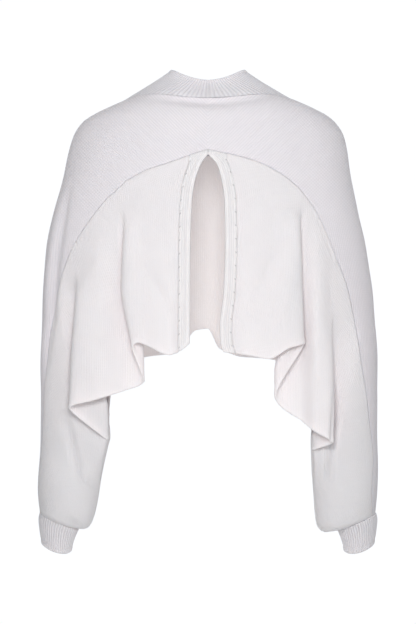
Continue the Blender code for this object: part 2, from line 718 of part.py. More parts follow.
def build_cuff(side):
    columns = np.concatenate([sleeve_part(side, part)[-1][:-1] for part in ("back", "strip", "front")])
    seam = surface(side, columns, CUFF_LEVEL)
    seam_normals = outward(side, columns, CUFF_LEVEL)
    sign = -1 if side == "left" else 1
    top = SLEEVE[-1]
    seam_inner = getattr(top, side)
    seam_outer = between(OUTLINE, side, CUFF_LEVEL)
    centre, half = (seam_outer + seam_inner) / 2, (seam_outer - seam_inner) / 2
    turn = np.arctan2(-(seam[:, 1] - top.middle) / top.half_depth, (centre - sign * seam[:, 0]) / half)
    sheet = Sheet()
    count = len(columns)
    index = np.zeros((count, len(CUFF)), int)
    for row, ring in enumerate(CUFF):
        middle, reach = (ring.outer + ring.inner) / 2, (ring.outer - ring.inner) / 2
        out = middle - reach * np.cos(turn)
        deep = ring.middle - ring.half_depth * np.sin(turn)
        height = (
            ring.level
            + between(SLANT, "outward", ring.level) * (out - SLANT_MIDDLE)
            + between(SLANT, "forward", ring.level) * deep
        )
        places = np.stack([sign * out, deep, height], -1)
        normals = np.stack([-sign * np.cos(turn) / reach, -np.sin(turn) / ring.half_depth, 0 * turn], -1)
        normals /= np.linalg.norm(normals, axis=1, keepdims=True)
        if row == 0:
            places, normals = seam, seam_normals
        for i in range(count):
            index[i, row] = sheet.point((i, row), places[i], normals[i])
    index = np.concatenate([index, index[:1]])
    sheet.weave(index, side == "left")
    make_wall(f"cuff_{side}", sheet, RIB, "ribbed")


def main():
    for thing in list(bpy.data.objects):
        bpy.data.objects.remove(thing)
    build_neckband()
    build_yoke()
    build_front()
    for side in ("left", "right"):
        build_back(side)
        build_opening_band(side)
        build_cuff(side)


main()
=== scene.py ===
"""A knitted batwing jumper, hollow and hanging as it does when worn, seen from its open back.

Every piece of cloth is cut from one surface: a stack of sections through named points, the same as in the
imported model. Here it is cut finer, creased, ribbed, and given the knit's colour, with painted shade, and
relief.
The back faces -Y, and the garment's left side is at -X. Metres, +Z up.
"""

from collections import namedtuple
from functools import cache, reduce

import bpy
import numpy as np
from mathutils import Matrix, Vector
from mathutils.kdtree import KDTree


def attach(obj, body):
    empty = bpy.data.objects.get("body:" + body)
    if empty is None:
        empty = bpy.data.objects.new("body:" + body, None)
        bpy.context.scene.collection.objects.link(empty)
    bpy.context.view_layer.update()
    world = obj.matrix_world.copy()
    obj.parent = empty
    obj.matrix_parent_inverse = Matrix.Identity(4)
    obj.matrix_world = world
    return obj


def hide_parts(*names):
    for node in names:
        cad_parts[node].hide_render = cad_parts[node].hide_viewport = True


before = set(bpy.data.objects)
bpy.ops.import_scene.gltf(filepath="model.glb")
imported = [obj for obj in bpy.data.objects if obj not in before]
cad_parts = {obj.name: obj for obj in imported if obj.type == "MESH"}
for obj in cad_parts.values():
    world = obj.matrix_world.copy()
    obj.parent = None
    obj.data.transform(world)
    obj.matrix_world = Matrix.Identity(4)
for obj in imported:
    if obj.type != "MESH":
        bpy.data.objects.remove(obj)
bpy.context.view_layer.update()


def rows_of(fields, *values):
    """A table's rows, with each value under its field's name."""
    row = namedtuple("Row", fields)
    return [row(*each) for each in values]


SIDES = {"left": -1, "right": 1}  # and the sign of x there

# Driving sizes
CLOTH = 0.0024  # thickness of the plain knit
RIB = 0.0030  # thickness of the ribbed bands and cuffs
BAND_WIDTH = 0.016  # ribbed band along the back opening
LEVEL_TILT_END = -0.150  # sections are level below this, and dip to the front neckline above it
SPREAD_END = -0.130  # down to here the points fan out from their places round the neck

POINTS = "K E C1 C2 R1 V1 U1 M R2 W B1 B2 B3 O F3 F2 F1 J G2 G H CF".split()
AT = {name: number for number, name in enumerate(POINTS)}

# Half-width of the whole garment at a level
OUTLINE = rows_of(
    "level left right",
    (0.000, 0.124, 0.126), (-0.008, 0.143, 0.149), (-0.018, 0.164, 0.170), (-0.030, 0.181, 0.184),
    (-0.049, 0.193, 0.195), (-0.075, 0.201, 0.201), (-0.110, 0.209, 0.206), (-0.160, 0.222, 0.216),
    (-0.220, 0.233, 0.228), (-0.290, 0.239, 0.239), (-0.380, 0.241, 0.244), (-0.500, 0.242, 0.245),
    (-0.580, 0.245, 0.244), (-0.615, 0.243, 0.242),
)

# How far the back and the front stand from the shoulder line at a level.
DEPTH = rows_of(
    "level back front",
    (0.000, 0.075, 0.088), (-0.030, 0.090, 0.098), (-0.075, 0.100, 0.108), (-0.150, 0.107, 0.117),
    (-0.300, 0.109, 0.120), (-0.500, 0.104, 0.116),
)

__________

### PROBLEM TO SOLVE
Go through the material above and output exactly the lines from the one containing "normals /= np.linalg.norm(normals, axis=1, keepdims=True)" through the one containing "obj.matrix_parent_inverse = Matrix.Identity(4)".

### RESULT FOR THIS TASK
        normals /= np.linalg.norm(normals, axis=1, keepdims=True)
        if row == 0:
            places, normals = seam, seam_normals
        for i in range(count):
            index[i, row] = sheet.point((i, row), places[i], normals[i])
    index = np.concatenate([index, index[:1]])
    sheet.weave(index, side == "left")
    make_wall(f"cuff_{side}", sheet, RIB, "ribbed")


def main():
    for thing in list(bpy.data.objects):
        bpy.data.objects.remove(thing)
    build_neckband()
    build_yoke()
    build_front()
    for side in ("left", "right"):
        build_back(side)
        build_opening_band(side)
        build_cuff(side)


main()
=== scene.py ===
"""A knitted batwing jumper, hollow and hanging as it does when worn, seen from its open back.

Every piece of cloth is cut from one surface: a stack of sections through named points, the same as in the
imported model. Here it is cut finer, creased, ribbed, and given the knit's colour, with painted shade, and
relief.
The back faces -Y, and the garment's left side is at -X. Metres, +Z up.
"""

from collections import namedtuple
from functools import cache, reduce

import bpy
import numpy as np
from mathutils import Matrix, Vector
from mathutils.kdtree import KDTree


def attach(obj, body):
    empty = bpy.data.objects.get("body:" + body)
    if empty is None:
        empty = bpy.data.objects.new("body:" + body, None)
        bpy.context.scene.collection.objects.link(empty)
    bpy.context.view_layer.update()
    world = obj.matrix_world.copy()
    obj.parent = empty
    obj.matrix_parent_inverse = Matrix.Identity(4)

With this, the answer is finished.